===== RAW DATA =====

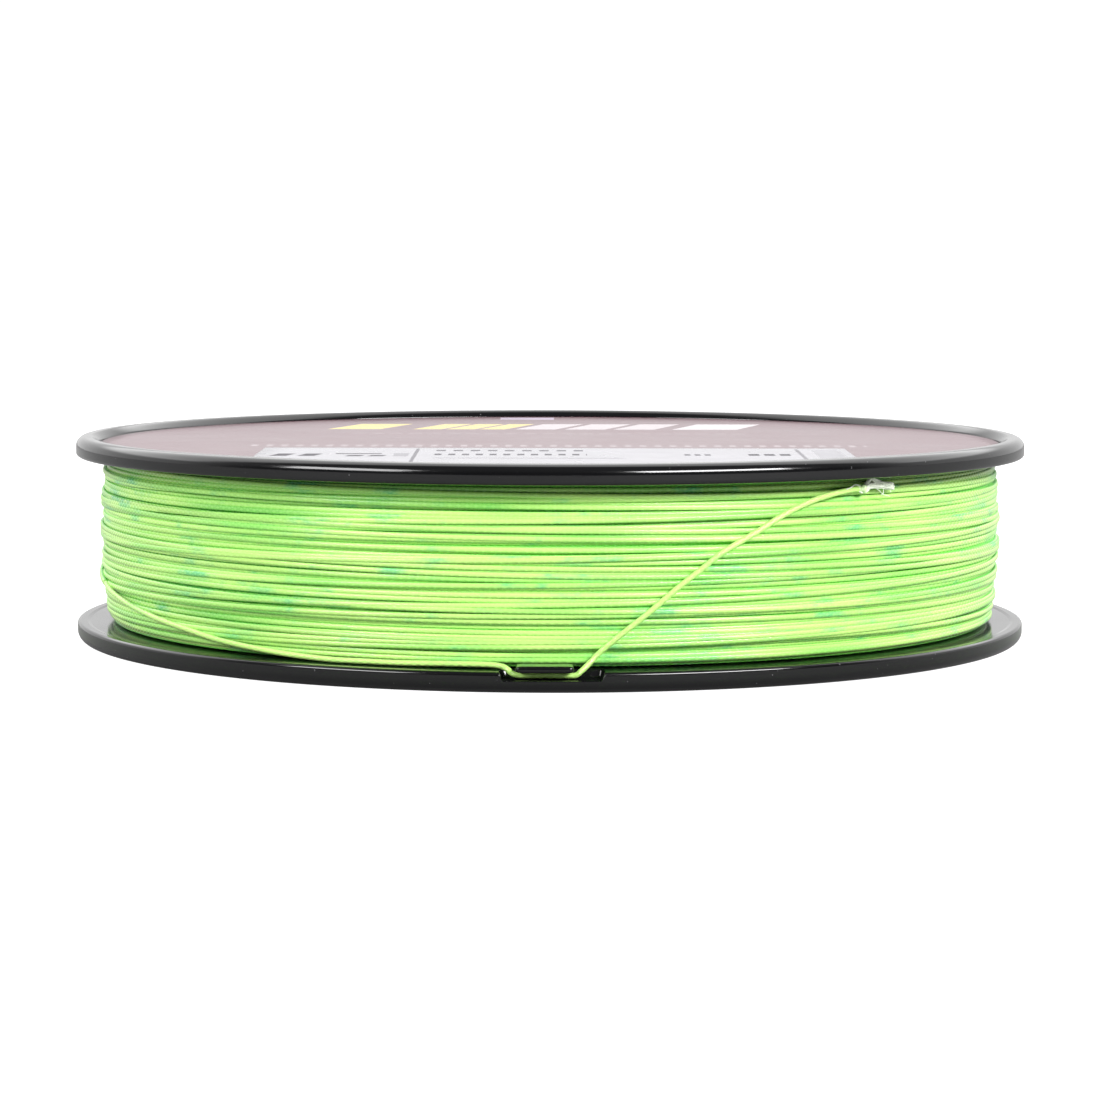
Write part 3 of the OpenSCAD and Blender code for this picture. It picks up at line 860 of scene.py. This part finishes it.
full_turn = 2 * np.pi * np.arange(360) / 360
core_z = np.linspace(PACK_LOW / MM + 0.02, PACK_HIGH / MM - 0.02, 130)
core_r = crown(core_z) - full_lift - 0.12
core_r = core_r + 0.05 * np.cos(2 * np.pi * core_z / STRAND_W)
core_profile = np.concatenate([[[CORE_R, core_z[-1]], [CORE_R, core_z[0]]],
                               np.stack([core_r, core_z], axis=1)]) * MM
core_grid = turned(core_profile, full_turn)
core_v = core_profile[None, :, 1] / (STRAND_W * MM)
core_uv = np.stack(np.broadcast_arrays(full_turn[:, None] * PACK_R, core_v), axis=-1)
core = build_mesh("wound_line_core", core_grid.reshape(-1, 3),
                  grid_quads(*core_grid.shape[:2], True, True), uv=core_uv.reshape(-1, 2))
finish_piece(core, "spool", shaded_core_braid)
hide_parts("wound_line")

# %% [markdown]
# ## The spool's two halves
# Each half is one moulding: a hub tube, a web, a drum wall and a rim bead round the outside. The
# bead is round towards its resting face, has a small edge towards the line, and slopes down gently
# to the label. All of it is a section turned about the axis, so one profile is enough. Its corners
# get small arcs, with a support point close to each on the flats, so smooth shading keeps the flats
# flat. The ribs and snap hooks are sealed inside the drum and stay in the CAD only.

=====

_TASK TO COMPLETE_:
Your task is to repeat each line of the material exactly.

_WRITTEN SOLUTION_:
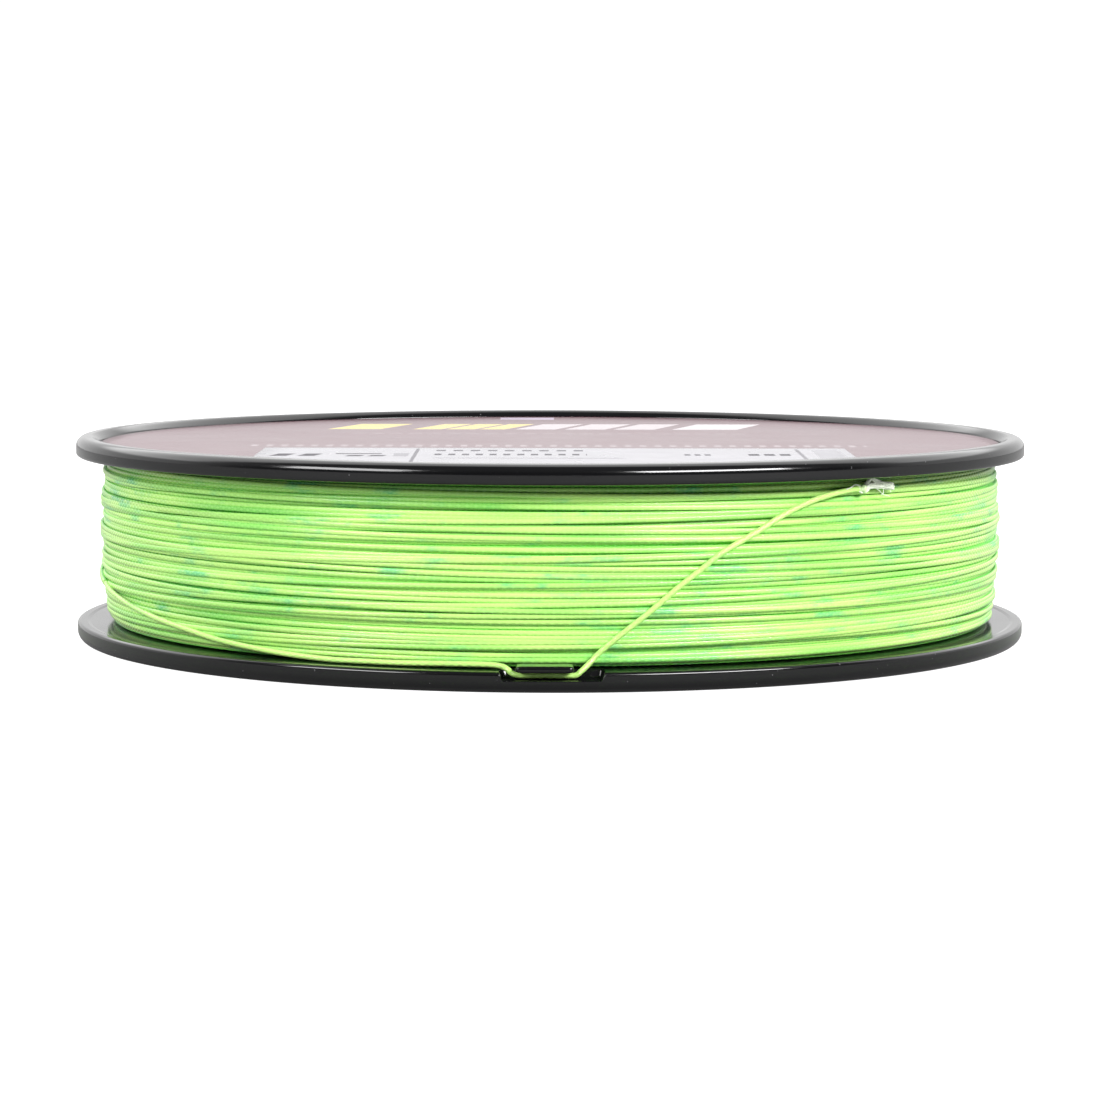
Write part 3 of the OpenSCAD and Blender code for this picture. It picks up at line 860 of scene.py. This part finishes it.
full_turn = 2 * np.pi * np.arange(360) / 360
core_z = np.linspace(PACK_LOW / MM + 0.02, PACK_HIGH / MM - 0.02, 130)
core_r = crown(core_z) - full_lift - 0.12
core_r = core_r + 0.05 * np.cos(2 * np.pi * core_z / STRAND_W)
core_profile = np.concatenate([[[CORE_R, core_z[-1]], [CORE_R, core_z[0]]],
                               np.stack([core_r, core_z], axis=1)]) * MM
core_grid = turned(core_profile, full_turn)
core_v = core_profile[None, :, 1] / (STRAND_W * MM)
core_uv = np.stack(np.broadcast_arrays(full_turn[:, None] * PACK_R, core_v), axis=-1)
core = build_mesh("wound_line_core", core_grid.reshape(-1, 3),
                  grid_quads(*core_grid.shape[:2], True, True), uv=core_uv.reshape(-1, 2))
finish_piece(core, "spool", shaded_core_braid)
hide_parts("wound_line")

# %% [markdown]
# ## The spool's two halves
# Each half is one moulding: a hub tube, a web, a drum wall and a rim bead round the outside. The
# bead is round towards its resting face, has a small edge towards the line, and slopes down gently
# to the label. All of it is a section turned about the axis, so one profile is enough. Its corners
# get small arcs, with a support point close to each on the flats, so smooth shading keeps the flats
# flat. The ribs and snap hooks are sealed inside the drum and stay in the CAD only.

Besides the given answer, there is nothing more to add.